Asymmetrical multiplayer games worth playing are pretty hard to come by, and in this respect Vicious Circle has managed to set itself apart by focusing on the uncooperative and rather unforgiving aspect of having to work alone to reach the top. It’s incredibly inspired, with room for both casual and competitive players who want something new with their multiplayer titles. On the outset, the concept may be easy to grasp, but in many ways Vicious Circle is a very cerebral game that relies on your timing and execution rather than the mechanics.

It’s not without its caveats, and for the most part I think of it as a great prototype for more titles made in the same vein. There’s a big lack of variety and content as of now, but it’s pretty reasonable considering the price. The biggest takeaway, though, is that Vicious Circle managed to make a highly enjoyable and unique multiplayer experience, especially for those who are hankering for something that’s not a battle royale or your regular PvE shoot and loot grindfest.

Vicious Circle
Vicious Circle Review - Cerebral Chunk-Hunting In Asymmetrical Multiplayer Form
Despite a few caveats here and there, Vicious Circle has managed to expand upon the asymmetrical formula and bring along with it some much-needed innovation through overhauling and an extremely uncooperative play style. In a sea of uninspired shooters, Rooster Teeth Games' attempt to move the 4v1 setting away from horrors and other shooters paid off, as Vicious Circle proves time and again that there's no better feeling that coming out on top in a game - whatever that may take.
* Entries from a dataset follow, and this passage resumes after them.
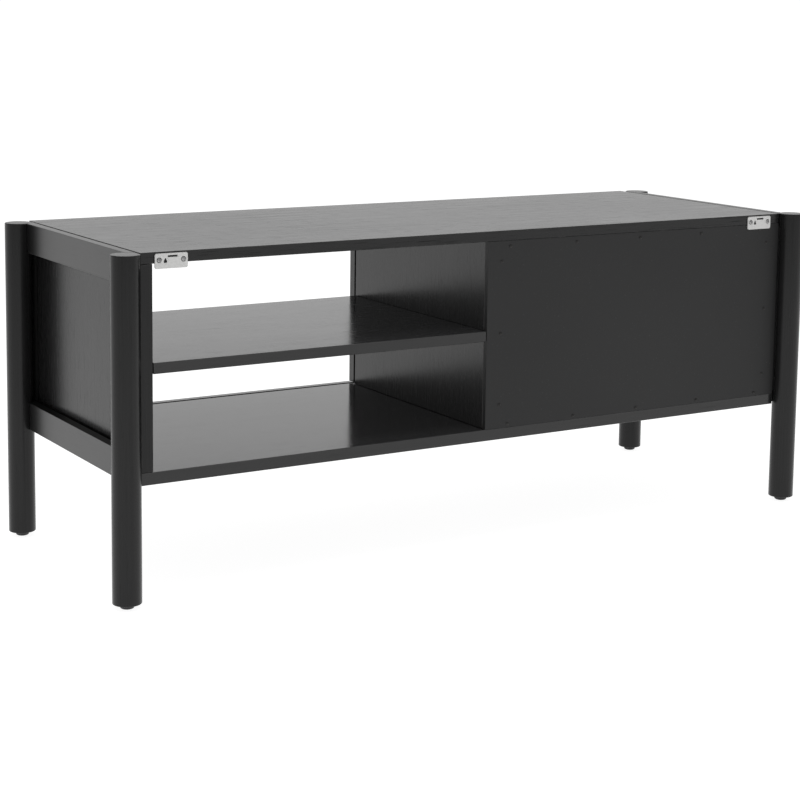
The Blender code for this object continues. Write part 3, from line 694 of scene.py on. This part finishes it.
def make_frame_bolts():
    """Button heads with a hexagon socket, inside the carcase, each with its shank."""
    for node in node_names("frame_bolt"):
        low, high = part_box(node)
        centre = (low + high) / 2
        inward = -1 if centre.x > 0 else 1
        inner_x = low.x if inward < 0 else high.x
        seat = Vector((inner_x - inward * BOLT_HEAD_HEIGHT, centre.y, centre.z))
        radius = (high.z - low.z) / 2
        mesh = screw_mesh(node + "_head", BLACK_STEEL, radius, BOLT_HEAD_HEIGHT, "hexagon")
        length = high.x - low.x - BOLT_HEAD_HEIGHT
        profile = [(0, 0), (SHANK_RADIUS, 0), (SHANK_RADIUS, length - SHANK_TIP),
                   (SHANK_TIP_RADIUS, length), (0, length)]
        start = seat + Vector((inward * SHANK_LIFT, 0, 0))
        bolt = turned_mesh(profile, start, (-inward, 0, 0), SHANK_SIDES)
        mesh.transform(Matrix.Translation(seat) @ axis_turn((inward, 0, 0)))
        bolt.from_mesh(mesh)
        bpy.data.meshes.remove(mesh)
        stand_for(keep_mesh(node + "_steel", bolt, BLACK_STEEL), node)


def make_shelf_pins():
    """Steel pins: a plug, a shoulder and a rounded stud under the shelf."""
    boards = {"closed_bay_left": "side_panel_left", "closed_bay_right": "centre_divider",
              "open_bay_left": "centre_divider", "open_bay_right": "side_panel_right"}
    for node in node_names("shelf_pin"):
        low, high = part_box(node)
        centre = (low + high) / 2
        board_low, board_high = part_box(next(boards[place] for place in boards if place in node))
        if "_left_" in node:
            out, face, root, tip = 1, board_high.x, low.x, high.x
        else:
            out, face, root, tip = -1, board_low.x, high.x, low.x
        radius = (high.z - low.z) / 2
        stud, reach, plug = radius * PIN_STUD, abs(tip - face), -abs(face - root)
        profile = [(0, plug), (PIN_PLUG_RADIUS, plug), (PIN_PLUG_RADIUS, 0.0003),
                   (radius - 0.0004, 0.0003), (radius, 0.0007), (radius, 0.0014),
                   (stud, 0.0020), (stud, reach - PIN_ROUNDING)]
        profile += arc_points((stud - PIN_ROUNDING, reach - PIN_ROUNDING), PIN_ROUNDING, 0, 90, 4)
        profile.append((0, reach))
        turned = turned_mesh(profile, Vector((face, centre.y, centre.z)), (out, 0, 0), SMALL_SIDES)
        stand_for(keep_mesh(node + "_turned", turned, ZINC), node)


def make_pulls():
    """Grip bars with soft edges, on the door's front."""
    for node in node_names("door_pull"):
        bar = soft_box(node + "_bar", *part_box(node), PULL_ROUNDING, BLACK_STEEL, 6)
        stand_for(bar, node)


def make_bumpers():
    """Round rubber pads that the door stops against."""
    for node in node_names("door_bumper"):
        low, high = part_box(node)
        centre = (low + high) / 2
        out = 1 if centre.x < 0 else -1
        base = Vector((low.x if out > 0 else high.x, centre.y, centre.z))
        radius, height = (high.z - low.z) / 2, high.x - low.x
        corner = (radius - BUMPER_ROUNDING, height - BUMPER_ROUNDING)
        profile = [(0, 0), (radius, 0), *arc_points(corner, BUMPER_ROUNDING, 0, 90, 5), (0, height)]
        turned = turned_mesh(profile, base, (out, 0, 0), SMALL_SIDES)
        stand_for(keep_mesh(node + "_pad", turned, RUBBER), node)


# ---------------------------------------------------------------- studio

def make_floor():
    bm = bmesh.new()
    bmesh.ops.create_circle(bm, cap_ends=True, segments=ROUND_SIDES, radius=FLOOR_RADIUS)
    material, tree, shader = start_material("floor", (FLOOR_COLOUR,) * 3, 0.9)
    shader.inputs["Emission Color"].default_value = (1.0, 1.0, 1.0, 1.0)
    shader.inputs["Emission Strength"].default_value = FLOOR_GLOW
    shader.inputs["Specular IOR Level"].default_value = 0.0
    floor = keep_mesh("floor", bm, material)
    floor.location.z = -FLOOR_DROP


def make_sky():
    """A dim room with one bright wall, which fades to each side and towards its foot."""
    world = bpy.data.worlds.new("studio")
    bpy.context.scene.world = world
    world.use_nodes = True
    tree = world.node_tree
    background = tree.nodes["Background"]
    direction = add_axes(tree, "Generated")
    agreement = add_sum(tree, *zip((direction["X"], direction["Y"]), WALL_HEADING))
    facing = add_range(tree, agreement, *WALL_SPREAD)
    height = add_range(tree, direction["Z"], *WALL_FOOT, WALL_FOOT_LIGHT, WALL_LIGHT)
    wall = add_math(tree, "MULTIPLY", facing, add_math(tree, "SUBTRACT", height, ROOM_LIGHT))
    room = add_math(tree, "ADD", wall, ROOM_LIGHT)
    strip = add_range(tree, direction["Z"], *HORIZON_BAND, 1.0, 0.0)
    lift = add_math(tree, "MULTIPLY", strip, add_math(tree, "SUBTRACT", HORIZON_LIGHT, room))
    tree.links.new(add_math(tree, "ADD", room, lift), background.inputs["Strength"])
    background.inputs["Color"].default_value = (1.0, 1.0, 1.0, 1.0)


def make_overhead():
    light = bpy.data.lights.new("overhead", "AREA")
    light.shape = "SQUARE"
    light.size = OVERHEAD_SIZE
    light.energy = OVERHEAD_WATTS
    put_object("overhead", light).location = OVERHEAD_PLACE


def make_camera():
    data = bpy.data.cameras.new("camera")
    data.lens = LENS_MM
    data.sensor_width = SENSOR_MM
    data.shift_y = LENS_SHIFT_Y
    camera = put_object("camera", data)
    heading = Matrix.Rotation(radians(CAMERA_HEADING), 4, "Z")
    tilt = Matrix.Rotation(radians(90.0 - CAMERA_TILT), 4, "X")
    roll = Matrix.Rotation(radians(CAMERA_ROLL), 4, "Z")
    camera.matrix_world = Matrix.Translation(CAMERA_PLACE) @ heading @ tilt @ roll
    bpy.context.scene.camera = camera
    bpy.context.scene.view_settings.view_transform = "Standard"


make_camera()
paint_boards()
paint_fittings()
make_back_panel()
make_legs()
make_feet()
make_back_screws()
make_brackets()
make_frame_bolts()
make_shelf_pins()
make_pulls()
make_bumpers()
make_floor()
make_sky()
make_overhead()
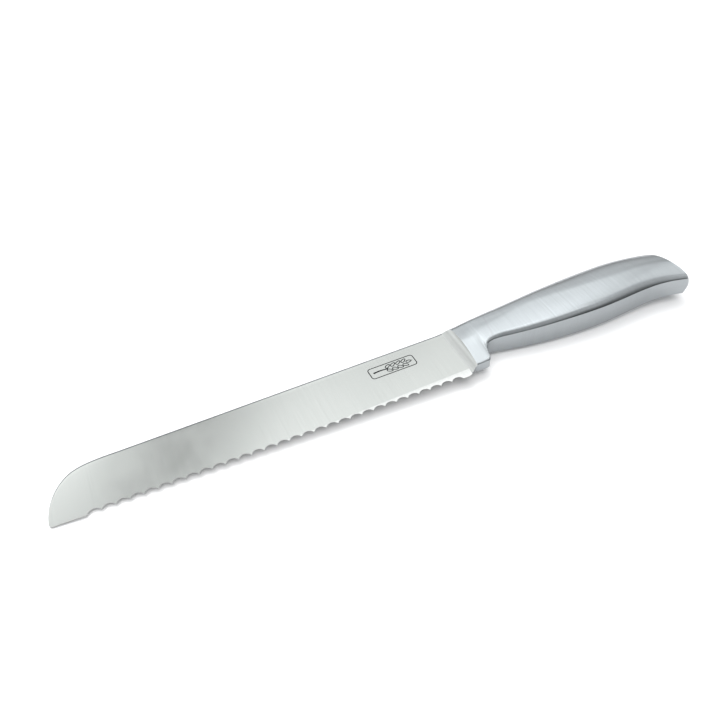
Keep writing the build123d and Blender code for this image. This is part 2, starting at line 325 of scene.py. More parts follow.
blade_steel = steel(
    "blade_steel_satin", colour=(0.590, 0.607, 0.585), rough=0.205,
    brush=(1300.0, 14.0, 14.0), aniso=0.5, streak=0.030, bump=0.045, cloud=0.012,
)
fillet_steel = steel(
    "bolster_fillet_ground", colour=(0.590, 0.604, 0.588), rough=0.33,
    brush=(1000.0, 30.0, 30.0), aniso=0.4, streak=0.03, bump=0.04, cloud=0.02,
)
# The ground bevels and the edge: the lighter colour is a painted highlight, the bright band the bevels
# show. The finer grind lines and the roughness are the bevel's own grind.
ground_painted_highlight_steel = steel(
    "blade_edge_ground_painted_highlight", colour=(0.625, 0.636, 0.620), rough=0.22,
    brush=(1900.0, 90.0, 90.0), aniso=0.4, streak=0.04, bump=0.06, cloud=0.01,
)
# The spine's round and the strip across it: the dark blue-grey colour is painted shade, a grey line
# where the steel would mirror the bright floor. The higher roughness is the spine's own rougher finish.
spine_painted_shade_steel = steel(
    "blade_spine_rough_painted_shade", colour=(0.300, 0.318, 0.330), rough=0.38,
    brush=(500.0, 500.0, 1400.0), aniso=0.1, streak=0.10, bump=0.15, cloud=0.04, wear_gain=0.10,
)
handle_steel = steel(
    "handle_steel_brushed", colour=(0.583, 0.616, 0.633), rough=0.205,
    brush=(1100.0, 18.0, 18.0), aniso=0.5, streak=0.055, bump=0.07, cloud=0.016,
)
weld_steel = steel(
    "weld_steel_ground_flush", colour=(0.575, 0.600, 0.618), rough=0.225,
    brush=(1000.0, 40.0, 40.0), aniso=0.4, streak=0.03, bump=0.04, cloud=0.02,
)
etched = steel(
    "etched_oxide_grey", colour=(0.050, 0.054, 0.056), rough=0.60,
    brush=(2500.0, 2500.0, 2500.0), aniso=0.0, streak=0.20, bump=0.2, cloud=0.10, wear_gain=0.0,
)

# ------------------------------------------------------------------ blade: sizes
SPINE_HALF, EDGE_HALF = 1.0, 0.45  # half thickness at the spine and at y = 0
SPINE_Y = 32.1
JOINT_X = -0.3  # where the blade meets the bolster
SPINE_RISE, SPINE_RISE_X = 0.22, -4.0  # the spine lifts a little from here to the joint
SPINE_ROUND_WIDTH, SPINE_ROUND_DEPTH = 0.80, 0.22

PITCH, SCALLOPS, FIRST_X = 6.0, 30, -6.1
LAST_X = FIRST_X - SCALLOPS * PITCH
SCALLOP_R = 3.25
SCALLOP_SLOPE = math.tan(math.radians(20.0))
SCALLOP_CENTRE_Y = -math.sqrt(SCALLOP_R**2 - (PITCH / 2) ** 2)
NO_SCALLOP_Z = -9.0  # far below the blade
COLUMNS_PER_SCALLOP = 18

# The left-hand bevel narrows from the heel to nothing.
BEVEL_TOP, BEVEL_START_X, BEVEL_END_X = 4.2, -2.0, -122.0
BEVEL_ANGLE = math.radians(5.5)
# The right-hand bevel where there are no scallops.
PLAIN_TOP, PLAIN_SLOPE = 2.0, math.tan(math.radians(10.0))

HEEL_CURVE_X, HEEL_LIFT = -3.0, 0.9  # the edge curves up from here to the joint
HEEL_ROW_Y = 4.3  # lowest full-length row at the heel
TANG_LOW_Y, TANG_HIGH_Y = 18.0, 28.0
TANG_HALF, TANG_LENGTH = 0.5, 30.0

# x, y along the spine, down the curved nose to the lower corner
TIP_CURVE = np.array([
    (-169.0, 28.4), (-174.0, 28.37), (-178.7, 28.1), (-182.8, 27.6), (-186.2, 26.8),
    (-188.8, 25.8), (-191.0, 24.4), (-192.8, 22.9), (-194.4, 21.3), (-195.7, 19.6),
    (-196.9, 17.8), (-197.9, 16.0), (-198.75, 14.2), (-199.5, 12.3), (-200.1, 10.4),
    (-200.6, 8.4), (-201.0, 6.4), (-201.3, 4.2), (-BLADE_LENGTH, 2.2),
])
SPINE_BEND_X, SPINE_BEND_Y = TIP_CURVE[0]
SPINE_POINTS = 8  # points of the tip curve that the spine height is read from
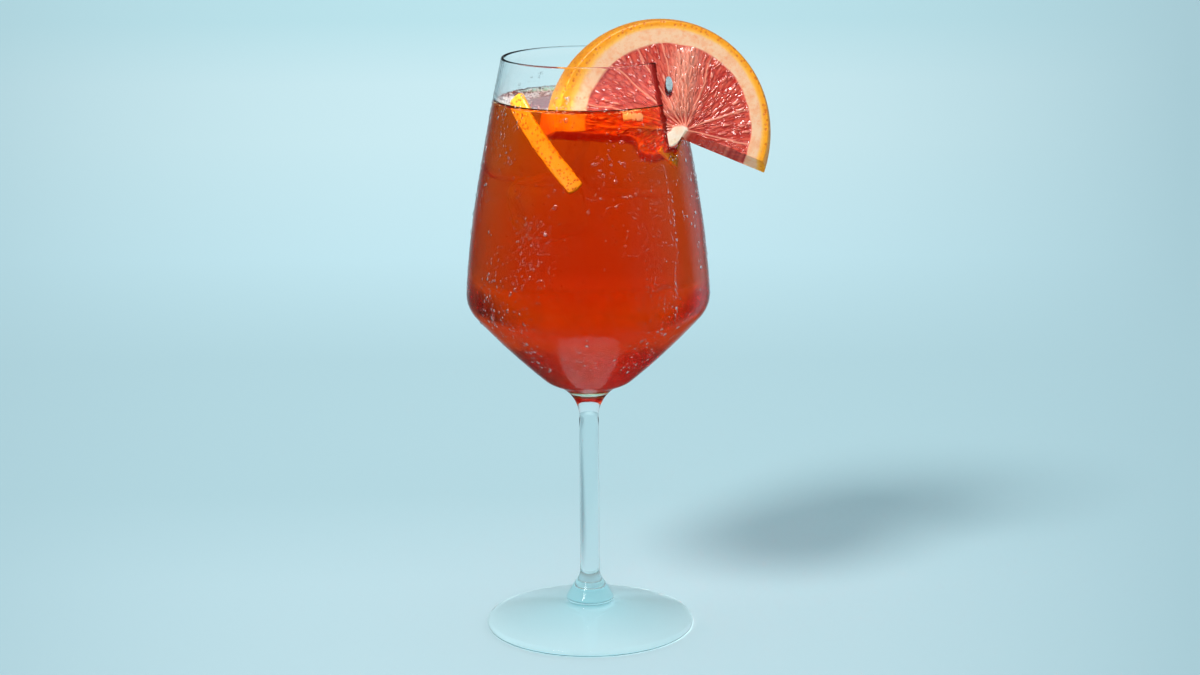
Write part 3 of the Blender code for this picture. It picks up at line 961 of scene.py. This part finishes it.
def slice_grid():
    """Points, faces and stored numbers of the uncut slice, in its own plane."""
    points, stored, faces = [], [], []
    columns = ARC_COLUMNS + LOWER_COLUMNS
    inset = RIND_EDGE_ROUNDING / 2

    def add(u, v, depth, numbers):
        points.append(Vector((u, -depth, v)))
        stored.append(numbers)
        return len(points) - 1

    def face_rows(depth, outward):
        shift = Vector(FRONT_SHIFT) * depth
        core = Vector(CORE_PLACE) + shift
        middle = Vector(FLESH_MIDDLE) + shift
        level = depth * SLICE_THICKNESS
        edge = slice_outline(depth, -inset)
        height, numbers = face_point(core.x, core.y, 0.0, 1.0, 1.0, 1.5, depth)
        centre = add(core.x, core.y, level + outward * height, numbers)
        rows = []
        for row in range(1, FLESH_ROWS + PITH_ROWS + EDGE_ROWS + 1):
            line = []
            for column, rim in enumerate(edge):
                reach = (rim - core).length
                direction = (rim - core) / reach
                turn = math.atan2(direction.y, direction.x)
                if turn < TURN_WRAPS_AT:
                    turn += 2 * math.pi
                flesh = min(ray_to_circle(core, direction, middle, FLESH_RADIUS), reach * FLESH_MOST)
                cut_share = blend(column, ARC_COLUMNS - 1, ARC_COLUMNS + LOWER_FLESH_BLEND)
                flesh += (reach * LOWER_EDGE_FLESH - flesh) * cut_share
                last = reach - RIND_MARGIN * (1 - cut_share * 0.7)
                if row <= FLESH_ROWS:
                    distance = flesh * row / FLESH_ROWS
                elif row <= FLESH_ROWS + PITH_ROWS:
                    distance = flesh + (last - flesh) * (row - FLESH_ROWS) / PITH_ROWS
                else:
                    distance = last + (reach - last) * (row - FLESH_ROWS - PITH_ROWS) / EDGE_ROWS
                place = core + direction * distance
                height, numbers = face_point(place.x, place.y, distance, flesh, reach, turn, depth)
                if cut_share:
                    cell, own, pale, white, torn, skin = numbers
                    pale = max(pale * (1 - 0.6 * cut_share), white)
                    numbers = (cell, own, pale, white, torn, skin * (1 - cut_share))
                line.append(add(place.x, place.y, level + outward * height, numbers))
            rows.append(line)
        return centre, rows

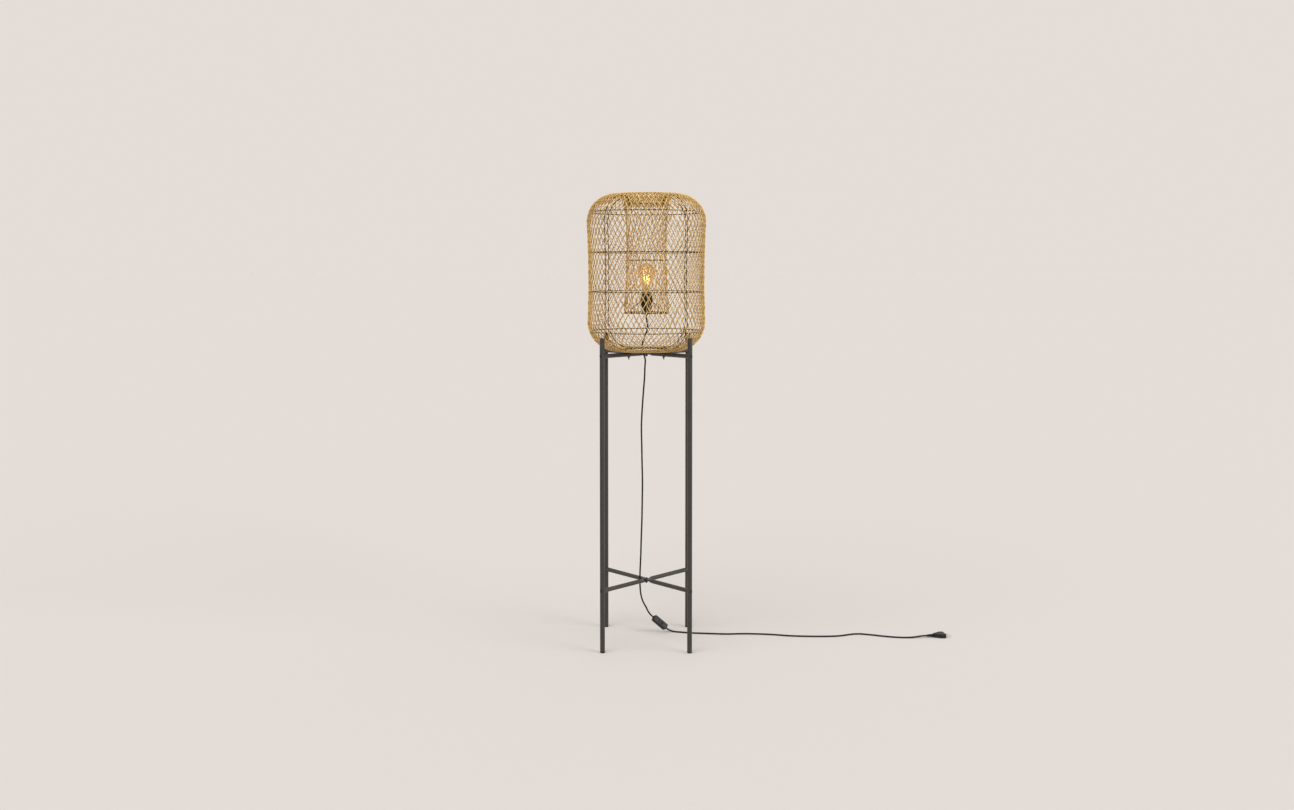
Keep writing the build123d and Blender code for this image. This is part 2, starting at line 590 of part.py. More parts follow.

  • Decent ideas and polished gameplay.
  • Good balance between teams, and great rotations in between rounds.
  • Decent gunplay.
  • Good mechanics for various characters.
  • Balanced pick-ups, all with varying degrees of usefulness.
  • Subpar level design, with not a lot of variety in between.
  • Mediocre sound design which is necessary in these types of games.
  • Lack of options for other mercenaries and monsters, and feels very barebones in some ways.
  • Gunplay is secondary in nature, which can be a bit jarring.